题目描述:
Given a string s and a string t, check if s is subsequence of t.
You may assume that there is only lower case English letters in both s and t. t is potentially a very long (length ~= 500,000) string, and s is a short string (<=100).
A subsequence of a string is a new string which is formed from the original string by deleting some (can be none) of the characters without disturbing the relative positions of the remaining characters. (ie, "ace" is a subsequence of "abcde" while "aec" is not).
Example 1:
s = "abc", t = "ahbgdc"
Return true.
Example 2:
s = "axc", t = "ahbgdc"
Return false.
Follow up:
If there are lots of incoming S, say S1, S2, ... , Sk where k >= 1B,
and you want to check one by one to see if T has its subsequence.

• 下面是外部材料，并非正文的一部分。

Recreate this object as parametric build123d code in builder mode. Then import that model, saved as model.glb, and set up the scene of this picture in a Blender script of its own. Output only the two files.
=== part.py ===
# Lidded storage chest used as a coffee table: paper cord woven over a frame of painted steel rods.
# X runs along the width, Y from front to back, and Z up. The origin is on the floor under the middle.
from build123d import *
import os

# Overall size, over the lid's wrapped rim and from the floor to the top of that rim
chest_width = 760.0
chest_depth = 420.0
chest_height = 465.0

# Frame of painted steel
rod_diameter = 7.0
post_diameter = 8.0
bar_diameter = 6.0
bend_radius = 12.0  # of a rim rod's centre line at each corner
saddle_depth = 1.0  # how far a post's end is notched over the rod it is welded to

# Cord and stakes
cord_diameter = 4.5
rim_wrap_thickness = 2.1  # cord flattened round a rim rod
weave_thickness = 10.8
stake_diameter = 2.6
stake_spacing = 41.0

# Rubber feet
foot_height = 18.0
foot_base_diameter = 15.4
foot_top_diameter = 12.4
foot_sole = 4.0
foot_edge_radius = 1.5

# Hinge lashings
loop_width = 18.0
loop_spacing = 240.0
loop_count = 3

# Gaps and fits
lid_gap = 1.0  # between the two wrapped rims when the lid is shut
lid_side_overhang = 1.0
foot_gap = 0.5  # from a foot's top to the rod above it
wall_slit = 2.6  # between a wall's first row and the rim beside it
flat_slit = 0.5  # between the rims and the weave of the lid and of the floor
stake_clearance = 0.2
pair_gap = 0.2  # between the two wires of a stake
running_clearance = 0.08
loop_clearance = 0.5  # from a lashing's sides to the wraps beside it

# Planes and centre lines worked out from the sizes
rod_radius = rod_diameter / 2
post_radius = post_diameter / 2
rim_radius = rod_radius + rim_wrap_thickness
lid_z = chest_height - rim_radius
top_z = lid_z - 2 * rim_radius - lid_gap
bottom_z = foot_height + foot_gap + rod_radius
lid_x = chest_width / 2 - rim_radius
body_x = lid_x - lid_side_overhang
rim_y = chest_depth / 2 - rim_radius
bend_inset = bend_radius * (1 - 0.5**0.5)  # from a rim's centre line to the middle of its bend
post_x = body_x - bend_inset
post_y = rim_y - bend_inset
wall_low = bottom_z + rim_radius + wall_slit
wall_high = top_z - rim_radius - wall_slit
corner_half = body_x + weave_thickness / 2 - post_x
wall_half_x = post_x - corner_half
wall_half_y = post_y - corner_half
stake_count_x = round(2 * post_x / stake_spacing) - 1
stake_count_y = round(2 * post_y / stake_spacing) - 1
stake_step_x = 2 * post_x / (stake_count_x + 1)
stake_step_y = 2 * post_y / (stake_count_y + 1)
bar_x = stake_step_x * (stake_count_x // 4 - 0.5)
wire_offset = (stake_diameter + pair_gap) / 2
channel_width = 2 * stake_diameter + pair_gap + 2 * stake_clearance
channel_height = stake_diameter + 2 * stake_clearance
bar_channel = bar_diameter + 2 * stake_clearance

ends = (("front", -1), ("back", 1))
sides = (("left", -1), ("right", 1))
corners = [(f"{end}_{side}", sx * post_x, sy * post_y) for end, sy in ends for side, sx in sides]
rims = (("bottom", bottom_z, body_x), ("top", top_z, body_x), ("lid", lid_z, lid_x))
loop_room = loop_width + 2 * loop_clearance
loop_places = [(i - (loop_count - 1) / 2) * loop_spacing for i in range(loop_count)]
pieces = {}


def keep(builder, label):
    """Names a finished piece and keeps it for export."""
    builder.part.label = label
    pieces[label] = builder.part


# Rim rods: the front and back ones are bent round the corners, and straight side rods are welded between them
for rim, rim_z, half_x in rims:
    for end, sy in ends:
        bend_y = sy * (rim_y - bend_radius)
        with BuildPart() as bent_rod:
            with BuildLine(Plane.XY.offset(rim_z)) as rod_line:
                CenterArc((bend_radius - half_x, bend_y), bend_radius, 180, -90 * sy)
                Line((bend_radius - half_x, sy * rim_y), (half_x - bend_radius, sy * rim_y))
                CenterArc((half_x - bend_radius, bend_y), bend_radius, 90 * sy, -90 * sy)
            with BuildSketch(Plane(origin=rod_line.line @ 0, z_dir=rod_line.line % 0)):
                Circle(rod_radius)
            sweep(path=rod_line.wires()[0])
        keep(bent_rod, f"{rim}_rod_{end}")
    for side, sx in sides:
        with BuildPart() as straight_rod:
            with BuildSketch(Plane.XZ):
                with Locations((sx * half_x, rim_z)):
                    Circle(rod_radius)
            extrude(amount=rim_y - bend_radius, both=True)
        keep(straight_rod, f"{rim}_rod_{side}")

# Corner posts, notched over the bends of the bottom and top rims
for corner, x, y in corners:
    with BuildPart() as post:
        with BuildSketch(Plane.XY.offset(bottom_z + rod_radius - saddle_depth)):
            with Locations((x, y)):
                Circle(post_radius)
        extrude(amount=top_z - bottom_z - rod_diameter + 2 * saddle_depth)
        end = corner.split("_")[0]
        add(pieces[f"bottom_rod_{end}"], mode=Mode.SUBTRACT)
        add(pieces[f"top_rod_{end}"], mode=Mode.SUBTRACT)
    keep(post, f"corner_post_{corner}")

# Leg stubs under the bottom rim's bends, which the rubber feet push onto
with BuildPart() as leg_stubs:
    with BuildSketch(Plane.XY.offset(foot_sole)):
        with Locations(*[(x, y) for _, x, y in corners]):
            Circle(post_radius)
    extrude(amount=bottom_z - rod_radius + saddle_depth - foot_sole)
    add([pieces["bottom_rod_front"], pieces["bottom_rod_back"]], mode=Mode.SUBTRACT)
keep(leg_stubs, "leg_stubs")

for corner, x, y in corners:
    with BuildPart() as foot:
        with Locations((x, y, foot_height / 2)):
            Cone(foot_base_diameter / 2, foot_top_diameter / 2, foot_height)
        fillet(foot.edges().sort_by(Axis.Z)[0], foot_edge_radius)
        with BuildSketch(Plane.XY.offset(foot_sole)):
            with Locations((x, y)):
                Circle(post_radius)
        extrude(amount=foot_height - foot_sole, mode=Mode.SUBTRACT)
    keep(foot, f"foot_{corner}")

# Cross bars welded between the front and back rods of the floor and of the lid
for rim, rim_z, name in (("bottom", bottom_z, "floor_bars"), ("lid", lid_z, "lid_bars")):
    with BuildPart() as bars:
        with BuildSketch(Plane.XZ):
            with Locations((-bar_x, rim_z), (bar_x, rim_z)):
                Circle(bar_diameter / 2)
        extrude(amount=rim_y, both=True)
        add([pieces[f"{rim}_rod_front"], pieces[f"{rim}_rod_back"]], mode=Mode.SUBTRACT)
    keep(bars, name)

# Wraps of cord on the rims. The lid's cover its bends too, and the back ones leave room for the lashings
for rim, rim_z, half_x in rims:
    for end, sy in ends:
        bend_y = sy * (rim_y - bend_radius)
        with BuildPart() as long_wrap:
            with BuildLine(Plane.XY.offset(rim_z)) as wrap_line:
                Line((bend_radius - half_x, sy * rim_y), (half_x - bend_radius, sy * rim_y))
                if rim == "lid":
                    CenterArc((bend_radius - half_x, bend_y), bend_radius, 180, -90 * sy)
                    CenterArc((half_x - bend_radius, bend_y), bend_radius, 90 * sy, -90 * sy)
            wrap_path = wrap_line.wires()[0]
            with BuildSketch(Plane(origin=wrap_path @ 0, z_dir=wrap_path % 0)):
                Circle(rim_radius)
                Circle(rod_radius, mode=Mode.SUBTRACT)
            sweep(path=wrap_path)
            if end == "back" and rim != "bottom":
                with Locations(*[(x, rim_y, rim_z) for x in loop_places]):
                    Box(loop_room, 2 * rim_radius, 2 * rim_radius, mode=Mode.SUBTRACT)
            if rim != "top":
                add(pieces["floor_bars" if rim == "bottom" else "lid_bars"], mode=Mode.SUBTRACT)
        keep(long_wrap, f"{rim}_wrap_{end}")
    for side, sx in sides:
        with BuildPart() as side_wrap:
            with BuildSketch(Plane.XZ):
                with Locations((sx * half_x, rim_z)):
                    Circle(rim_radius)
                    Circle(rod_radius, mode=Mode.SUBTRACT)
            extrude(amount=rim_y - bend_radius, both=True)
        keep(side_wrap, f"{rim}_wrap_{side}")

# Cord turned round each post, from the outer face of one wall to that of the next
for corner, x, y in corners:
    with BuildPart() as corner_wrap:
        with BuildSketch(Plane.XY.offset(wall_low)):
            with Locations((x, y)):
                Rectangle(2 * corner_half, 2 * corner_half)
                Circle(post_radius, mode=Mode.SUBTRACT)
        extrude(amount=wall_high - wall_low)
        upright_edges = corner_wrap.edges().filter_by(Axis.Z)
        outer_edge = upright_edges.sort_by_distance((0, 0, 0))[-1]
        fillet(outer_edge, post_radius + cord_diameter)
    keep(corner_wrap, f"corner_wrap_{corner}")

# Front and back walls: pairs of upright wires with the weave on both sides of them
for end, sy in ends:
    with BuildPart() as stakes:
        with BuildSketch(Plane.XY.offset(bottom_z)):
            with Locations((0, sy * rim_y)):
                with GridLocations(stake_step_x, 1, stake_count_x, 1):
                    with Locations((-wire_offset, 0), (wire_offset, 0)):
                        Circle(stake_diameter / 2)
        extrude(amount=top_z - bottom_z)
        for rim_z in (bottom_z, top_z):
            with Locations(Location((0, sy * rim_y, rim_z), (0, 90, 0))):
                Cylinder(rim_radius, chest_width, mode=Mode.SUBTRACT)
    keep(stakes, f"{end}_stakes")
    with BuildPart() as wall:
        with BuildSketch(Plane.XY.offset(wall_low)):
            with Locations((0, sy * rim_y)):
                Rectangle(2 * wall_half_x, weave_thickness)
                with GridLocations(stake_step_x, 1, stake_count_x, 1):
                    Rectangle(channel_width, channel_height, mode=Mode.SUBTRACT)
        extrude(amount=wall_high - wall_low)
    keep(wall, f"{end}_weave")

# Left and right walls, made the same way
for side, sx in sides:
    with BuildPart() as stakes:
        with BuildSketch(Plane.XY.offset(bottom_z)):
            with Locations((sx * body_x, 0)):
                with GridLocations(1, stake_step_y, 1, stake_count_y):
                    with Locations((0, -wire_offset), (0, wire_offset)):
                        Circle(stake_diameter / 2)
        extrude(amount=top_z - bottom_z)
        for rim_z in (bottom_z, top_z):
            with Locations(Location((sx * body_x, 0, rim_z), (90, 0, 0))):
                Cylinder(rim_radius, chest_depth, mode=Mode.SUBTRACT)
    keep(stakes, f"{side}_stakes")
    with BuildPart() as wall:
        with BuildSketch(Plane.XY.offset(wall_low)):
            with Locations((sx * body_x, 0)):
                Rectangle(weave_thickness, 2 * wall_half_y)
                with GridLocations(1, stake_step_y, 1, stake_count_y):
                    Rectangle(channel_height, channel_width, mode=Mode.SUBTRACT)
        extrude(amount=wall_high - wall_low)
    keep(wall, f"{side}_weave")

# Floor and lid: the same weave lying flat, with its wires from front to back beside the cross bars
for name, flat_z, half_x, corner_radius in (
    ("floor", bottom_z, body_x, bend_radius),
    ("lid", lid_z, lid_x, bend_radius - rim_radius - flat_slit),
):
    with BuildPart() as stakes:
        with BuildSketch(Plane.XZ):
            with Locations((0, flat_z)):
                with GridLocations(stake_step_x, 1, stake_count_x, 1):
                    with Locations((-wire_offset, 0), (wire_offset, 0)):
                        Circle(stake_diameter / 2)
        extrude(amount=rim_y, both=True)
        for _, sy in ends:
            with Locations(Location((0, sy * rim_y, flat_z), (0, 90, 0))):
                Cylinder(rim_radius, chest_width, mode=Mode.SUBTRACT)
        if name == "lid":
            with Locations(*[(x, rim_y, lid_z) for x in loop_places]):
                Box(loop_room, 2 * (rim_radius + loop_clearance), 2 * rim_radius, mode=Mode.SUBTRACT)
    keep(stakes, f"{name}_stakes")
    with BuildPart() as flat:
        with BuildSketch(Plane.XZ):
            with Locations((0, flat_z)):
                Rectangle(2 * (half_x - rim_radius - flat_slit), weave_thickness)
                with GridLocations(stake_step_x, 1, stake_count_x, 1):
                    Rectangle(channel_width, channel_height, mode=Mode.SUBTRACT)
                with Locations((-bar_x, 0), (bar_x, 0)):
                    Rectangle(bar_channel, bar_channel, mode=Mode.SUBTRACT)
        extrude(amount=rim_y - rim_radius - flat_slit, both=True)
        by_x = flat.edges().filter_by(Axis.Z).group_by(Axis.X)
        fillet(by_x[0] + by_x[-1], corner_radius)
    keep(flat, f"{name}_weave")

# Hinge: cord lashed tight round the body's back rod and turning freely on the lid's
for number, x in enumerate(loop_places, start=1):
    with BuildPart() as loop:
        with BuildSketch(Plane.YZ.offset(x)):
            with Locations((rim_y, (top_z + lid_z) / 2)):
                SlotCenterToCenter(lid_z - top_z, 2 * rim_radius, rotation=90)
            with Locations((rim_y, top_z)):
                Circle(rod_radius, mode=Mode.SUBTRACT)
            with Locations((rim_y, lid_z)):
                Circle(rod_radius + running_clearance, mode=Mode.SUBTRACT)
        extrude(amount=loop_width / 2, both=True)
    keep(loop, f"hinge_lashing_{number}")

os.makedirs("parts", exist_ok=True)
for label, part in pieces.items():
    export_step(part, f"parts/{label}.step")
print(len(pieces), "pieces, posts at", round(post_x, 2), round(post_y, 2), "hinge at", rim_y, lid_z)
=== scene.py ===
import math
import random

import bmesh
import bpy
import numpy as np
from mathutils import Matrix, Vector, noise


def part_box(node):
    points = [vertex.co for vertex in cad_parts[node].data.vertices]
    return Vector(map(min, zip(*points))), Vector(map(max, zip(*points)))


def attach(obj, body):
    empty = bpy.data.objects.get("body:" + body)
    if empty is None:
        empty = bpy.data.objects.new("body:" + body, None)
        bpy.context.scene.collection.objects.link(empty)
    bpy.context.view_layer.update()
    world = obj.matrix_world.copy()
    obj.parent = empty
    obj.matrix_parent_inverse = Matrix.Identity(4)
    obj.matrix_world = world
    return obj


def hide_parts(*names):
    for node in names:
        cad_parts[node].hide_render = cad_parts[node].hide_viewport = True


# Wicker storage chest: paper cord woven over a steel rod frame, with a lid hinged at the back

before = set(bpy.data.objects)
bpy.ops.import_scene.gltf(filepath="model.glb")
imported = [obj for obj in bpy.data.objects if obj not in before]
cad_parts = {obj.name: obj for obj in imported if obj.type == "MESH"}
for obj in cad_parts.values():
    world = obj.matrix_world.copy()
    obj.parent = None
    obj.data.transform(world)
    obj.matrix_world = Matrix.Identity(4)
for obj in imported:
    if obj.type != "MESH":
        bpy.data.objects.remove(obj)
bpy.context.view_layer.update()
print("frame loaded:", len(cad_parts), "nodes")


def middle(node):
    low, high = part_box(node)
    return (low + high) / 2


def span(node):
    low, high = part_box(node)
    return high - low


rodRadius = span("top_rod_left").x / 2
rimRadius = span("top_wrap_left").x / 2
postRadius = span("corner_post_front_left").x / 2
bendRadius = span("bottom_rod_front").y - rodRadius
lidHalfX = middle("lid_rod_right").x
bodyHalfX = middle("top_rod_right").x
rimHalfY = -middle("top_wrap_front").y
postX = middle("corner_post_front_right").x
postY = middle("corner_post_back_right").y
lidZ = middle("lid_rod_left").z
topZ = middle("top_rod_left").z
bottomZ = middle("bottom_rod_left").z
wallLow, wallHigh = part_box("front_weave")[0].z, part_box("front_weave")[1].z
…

In this scenario, how would you change your code?
import java.lang.*;
public class Solution {
public boolean isSubsequence(String s, String t) {
//此题应该挺简单的,但就是不懂哪里用到动态规划
boolean result=false;
for(int i=0;i<s.length();i++)
{ for(int j=i;j<t.length();j++)
if(s.charAt(i)=t.charAt(j))
break;
if(i<s.length()&&j==t.length())
return result;
if(i==s.length())
result=true;
}
return result;
}
}
编译没有通过,但是暂时不知道错在哪里,,难道是charAt()函数需要单独定义,不能直接调用。
换C++做法的
class Solution { public: bool isSubsequence(string s, string t) { if (s.empty()) return true; int i = 0, j = 0; while (i < s.size() && j < t.size()) { if (s[i] == t[j]) { ++i; ++j; } else { ++j; } } return i == s.size(); } };
编译通过